JCP controversy – 31 Jul 2022

What should have been a regular and uncontroversial exercise of elevating judges to the Supreme Court of Pakistan by the Judicial Commission has turned out to be quite dramatic. The controversy surrounding the closed-door meeting of the Judicial Commission of Pakistan (JCP) is exposing deep fissures within the commission that ideally should be working without such accusations and counteraccusations. On July 29, Chief Justice of Pakistan Umar Ata Bandial in an exceptional move relaxed the rules to release the audio recording of the JCP meeting. Prior to the release of the recording, two members of the commission had issued letters claiming that the meeting had disapproved of the nominations of judges the CJ had proposed for elevation to the top court. The letters were in response to a press release by the Supreme Court which has said that the meeting had been deferred to enable the chief justice to provide additional data about the nominations and more names to the list for consideration, if the chief justice considered it appropriate. Then there was another press release that attempted to put an end to the controversy by releasing the audio tape.
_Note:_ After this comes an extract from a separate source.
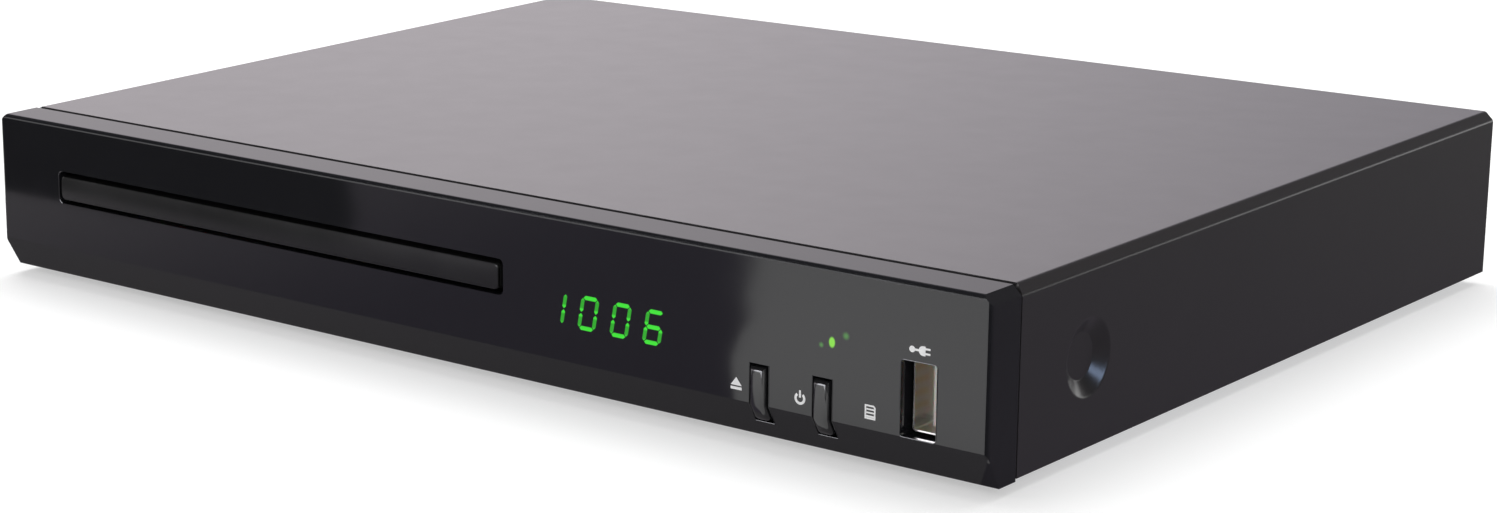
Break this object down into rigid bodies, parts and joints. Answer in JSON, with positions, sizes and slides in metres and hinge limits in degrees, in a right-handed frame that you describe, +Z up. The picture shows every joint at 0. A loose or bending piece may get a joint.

This unprecedented back and forth regarding the goings-on in the JCP and the public nature of what seems to be a split within the judiciary regarding the nominations neither bodes well for the judiciary, nor does it contribute to enhancing the prestige of the court. In fact, it does the exact opposite – making those responsible for delivering justice by resolving disputes subjects of rumours regarding infighting. This controversy has its roots in two important issues, both of which must be resolved soon for the apex court and the CJ to move ahead smoothly. The first is the Supreme Court’s interpretation of Article 63A after which other judges, political parties, and even the general public are looking intently at the way the SC has been working lately. The JCP’s meeting therefore assumed even more significance as it discussed the elevation of five judges to the superior court. Nearly all stakeholders such as the bar councils, lawyers’ community and senior puisne judge Justice Qazi Faez Isa had raised their concerns about the timing of the meeting because judges were on summer vacations – with the perception doing the rounds that some judges would be kept out of the equation, perceptions that are highly detrimental to the reputation of the commission itself and to the overall working of the judiciary in the country. This entire episode is unsavoury and should have been avoided. Ultimately, by a majority of 5-4 the JCP opposed four names that the chief justice had proposed, setting aside for further consideration one name.

The second, and possibly even more important issue that lies at the heart of the matter is the method and criteria for appointments to the Supreme Court. There has been a passionate debate the past few months on what needs to be given preference: seniority or merit. Ideally, there should have been detailed criteria already in place to elevated judges. In the absence of such criteria, the elevation of judges is always likely to be controversial as has been the case previously too. It is about time that this long-standing controversy was settled and perhaps the only way to move forward is to develop the criteria first and then move forward to discussions for elevations. Perhaps, in this the opinion of constitutional experts, retired judges and bar association who have all been engaged in discussions regarding the criteria for elevation of judges could be sought. Otherwise, while dissent and disagreement between judges reflects a democratic mindset, an openly divided SC and the legal fraternity is not a good look for the justice system.